At the Jomtien conference, the literacy goal was to reduce the illiteracy rate in each country by 50% in one decade. This has not happened in any country. And yet there is a widening recognition that low literacy and poor basic learning competencies (by varying standards) are even more prevalent today than had been assumed a decade ago. Furthermore, with population growth the absolute number of illiterates has declined very little since Jomtien.

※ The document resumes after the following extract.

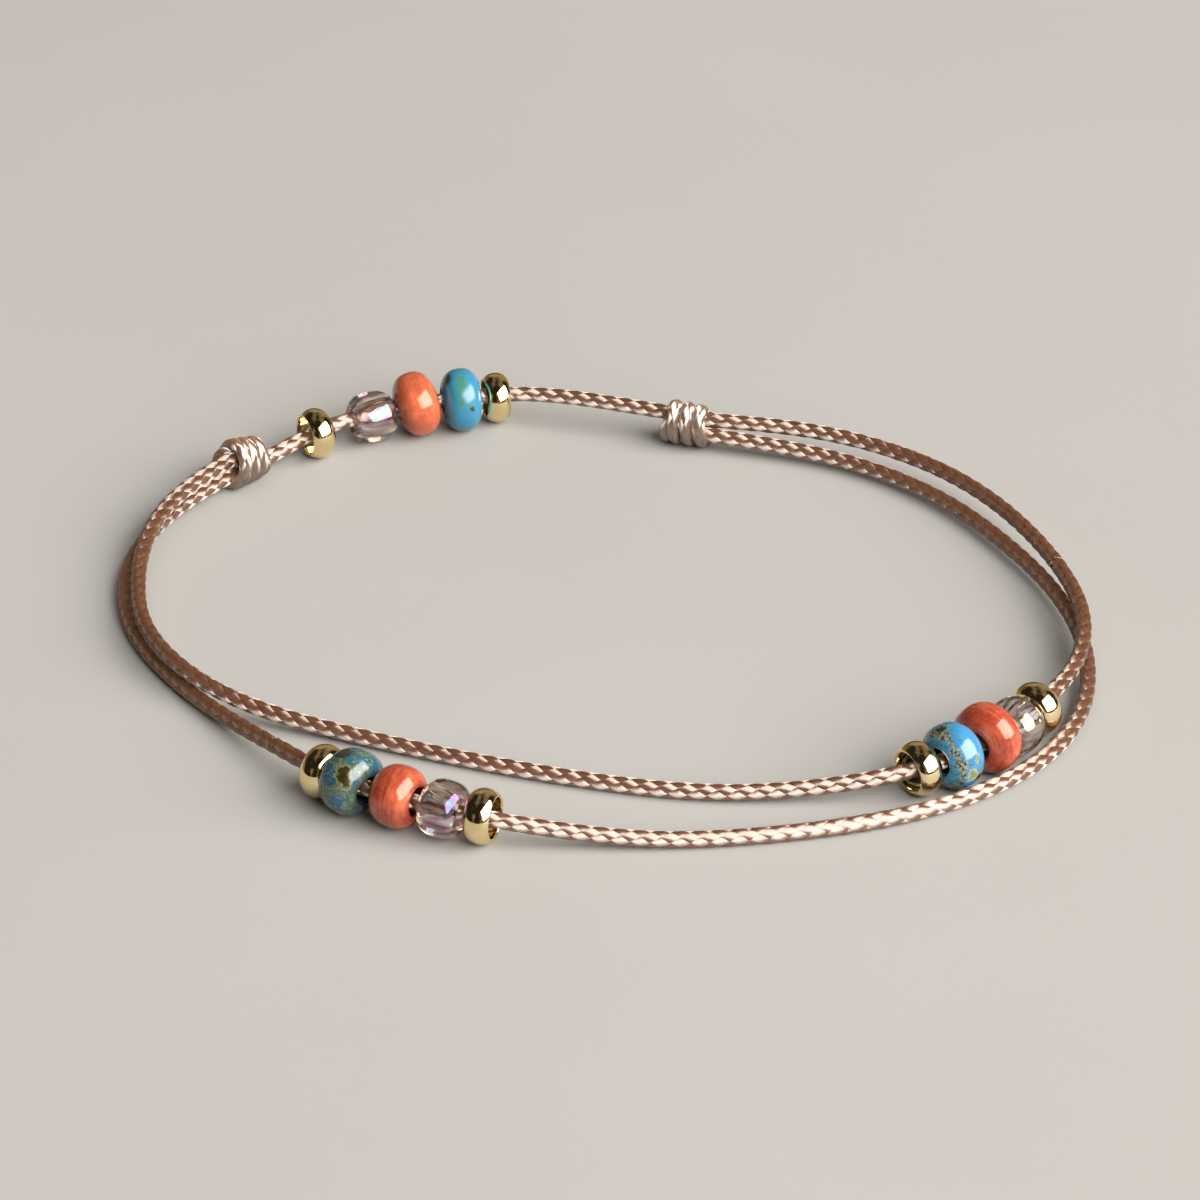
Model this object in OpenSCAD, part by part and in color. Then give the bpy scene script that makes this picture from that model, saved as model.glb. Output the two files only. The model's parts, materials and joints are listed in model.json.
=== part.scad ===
// Beaded cord anklet, lying on a flat surface as it rests when taken off.
// One braided cord makes the whole loop: it starts in the right knot, runs once round the outside,
// passes through the left knot, crosses the back, passes through the right knot,
// runs round again inside and ends in the left knot.
// The two wrapped knots slide on the cord and set the size. Three groups of five beads are strung on it.
// Z is up and the surface is z = 0. The loop's middle is x = y = 0, and the knots are at the back, +Y.

/* [Cord] */
// Diameter of the braided cord
cord_d = 1.2; // [1.0:0.05:1.2]
// Sides of the tube that stands for the braid
cord_sides = 8; // [8:1:10]
// Spacing of the tube's rings along the cord
ring_step = 4.4; // [4:0.1:5]

/* [Sliding knots] */
// Diameter over the left knot's first wrap, at its outer left face
left_knot_wide_d = 4.2; // [4.1:0.05:4.3]
// Diameter over the left knot's last wrap, towards the beads
left_knot_narrow_d = 3.2; // [3.1:0.05:3.3]
// Length over the left knot's wraps
left_knot_len = 4.0; // [3.9:0.1:4.2]
// Diameter over the right knot's first wrap, towards the beads
right_knot_wide_d = 3.6; // [3.5:0.05:3.7]
// Diameter over the right knot's last wrap, at its outer right face
right_knot_narrow_d = 3.4; // [3.4:0.05:3.5]
// Length over the right knot's wraps
right_knot_len = 4.2; // [4.1:0.1:4.4]
// Wraps of cord in each knot
knot_wraps = 4; // [3:1:5]
// Depth of the grooves between the wraps
groove_depth = 0.25; // [0.1:0.05:0.25]
// Diameter of the two channels that the strands lie in
channel_d = 1.6; // [1.55:0.05:1.65]
// Distance of each channel from the knot's axis
channel_offset = 0.65; // [0.64:0.01:0.66]

/* [Glass beads] */
// Hole of the turquoise and coral beads
seed_hole = 2.1; // [1.9:0.1:2.1]
// Hole of the clear beads
clear_hole = 2.0; // [1.9:0.1:2.0]

/* [Gold rings] */
// Diameter of the gold spacer rings
gold_d = 4.0; // [3.9:0.1:4.1]
// Width of the gold spacer rings along the cord
gold_w = 1.9; // [1.8:0.1:1.9]
// Hole of the gold spacer rings
gold_hole = 2.9; // [2.8:0.1:3.0]
// Radius of the middle of the gold rings' round outside
gold_core = 1.1; // [1.0:0.05:1.2]

/* [Finish] */
// Facets round each bead and knot
round_facets = 64; // [48:8:96]

/* [Hidden] */
CORD_COLOUR = "tan";
GOLD_COLOUR = "gold";
TURQUOISE_COLOUR = "mediumturquoise";
CORAL_COLOUR = "coral";
CLEAR_COLOUR = "mistyrose";

// Route of the cord, [x, y, z], as control points of one smooth curve
// Once round outside, from inside the right knot to the left knot
OUTER_ROUND = [
    [6.5, 26.8, 1.3], [10, 25.7, 1.3], [14.5, 24.5, 1.1], [20, 22.5, 0.9], [26.5, 17, 0.9],
    [31, 9.5, 0.9], [34.5, 1.5, 1.0], [36, -7.5, 1.1], [34.8, -16, 0.7], [30.5, -23, 0.6],
    [22.5, -28.5, 0.6], [13, -31, 0.6], [4, -32, 0.6], [-3, -31.5, 1.3], [-7.9, -31.3, 2.1],
    [-13.1, -29.3, 2.2], [-18.4, -26.7, 2.4], [-22.5, -21.5, 1.8], [-27, -15.5, 0.7], [-31.5, -9.5, 0.6],
    [-35, -2.5, 0.6], [-36, 6, 0.6], [-33.5, 14, 0.7], [-30.5, 17.5, 1.1]
];
// Through the left knot and across the back
BACK_STRETCH = [
    [-28, 20.6, 1.1], [-25.5, 23, 1.1], [-22, 26, 2.1], [-17.1, 28.4, 2.2],
    [-12.1, 29.6, 2.7], [-7, 31.5, 2.3], [-2, 30.3, 2.5], [2.5, 29.1, 2.3]
];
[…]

With national economies and civic participation more dependent than ever on an educated and literate citizenry, the world education community is faced with multiple and serious challenges. On the one hand, agencies which support or engage in literacy work need to be more realistic about what can be achieved within budget constraints. Such realism entails lowering expectations about major changes in individual, social, and economic outcomes, while at the same time holding literacy service providers to higher standards of accountability and professionalism. As in formal schooling, literacy and adult education do not provide a magic answer for any society, but they are part and parcel of all aspects of national development. On the other hand, agencies can enhance adult literacy programmes by:
This global thematic study has attempted to highlight some of the most important problems and prospects in improving the quality of literacy and adult education work, and efforts to meet the needs of people who are often excluded or marginalized from quality education. The importance of literacy and basic learning competencies in the lives of people the world over is difficult to overestimate. The simple fact that even today nearly one-quarter of humanity lacks such essential – and obtainable – competencies still shocks the world. It will be all the more striking in the year 2020, if we have been unable to substantially improve this situation. Yet the tools for making major gains are within reach if the best know-how can be put into service. Future literacy and adult education work will require a sustained, coherent, informed and increased effort.